Côté public, on se réjouit de cette diversité. Il y en a pour tous les goûts, et même Chaton qui au départ semble peiner à faire l’unanimité, finit par taper la discute avec le public : « Je parle pas trop d’habitude, mais ce soir j’ai envie, c’est rare de pouvoir faire ça en festival », dit-il à la petite foule réunie à 20h le samedi. Et quand des râleurs réclament plutôt de la musique, un cynique « Je vous emmerde » finit de séduire une assemblée hilare, et fédérée. Sacha n’est pas étonné pour un sou de l’osmose entre les différents publics réunis par sa programmation. « Le public dub est constitué de gens qui ont vraiment un esprit ouvert. Tu vois bien qu’on croise pas trop de mecs qui font du tuning, quoi. » Certes. Par contre on croise vraiment de tout. Des skaters de 15 ans, des familles bretonnes ou bordelaises, des babos en sarouel, des fans de rap en t-shirt Grünt, et surtout, de tranches d’âges totalement mélangées.

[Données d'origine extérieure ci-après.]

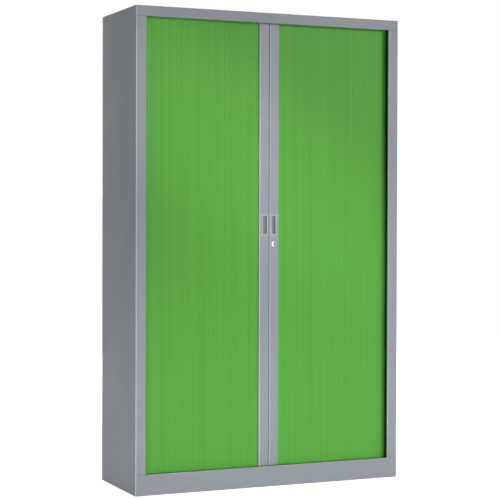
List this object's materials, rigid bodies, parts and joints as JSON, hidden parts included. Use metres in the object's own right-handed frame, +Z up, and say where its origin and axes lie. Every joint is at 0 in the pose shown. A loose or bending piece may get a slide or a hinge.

« Le maire est super content », nous confie Sacha. « Il aimerait qu’on revienne, pas tous les ans parce que le festival est fait pour être itinérant, mais dans trois ans peut-être. » Le soutien de la Communauté de communes locale amènera le Liquid Dub dans d’autres villages de la région ces prochaines années. « On est déjà en train de le préparer, pour ne pas se retrouver en galère comme cette année », rigole Sacha, dont l’équipe a monté cette édition en l’espace de trois mois seulement. « On sait qu’il reste des choses à améliorer. » Quelques problèmes techniques et des réclamations sur le camping n’auront pas entamé l’enthousiasme des festivaliers. « Pour une première édition, c’est hyper réussi », nous dit-on en fin de soirée le samedi. « Il y a des trucs à revoir mais l’équipe est au top, je suis pressée de voir ce que ça donnera l’année prochaine. » Nous aussi.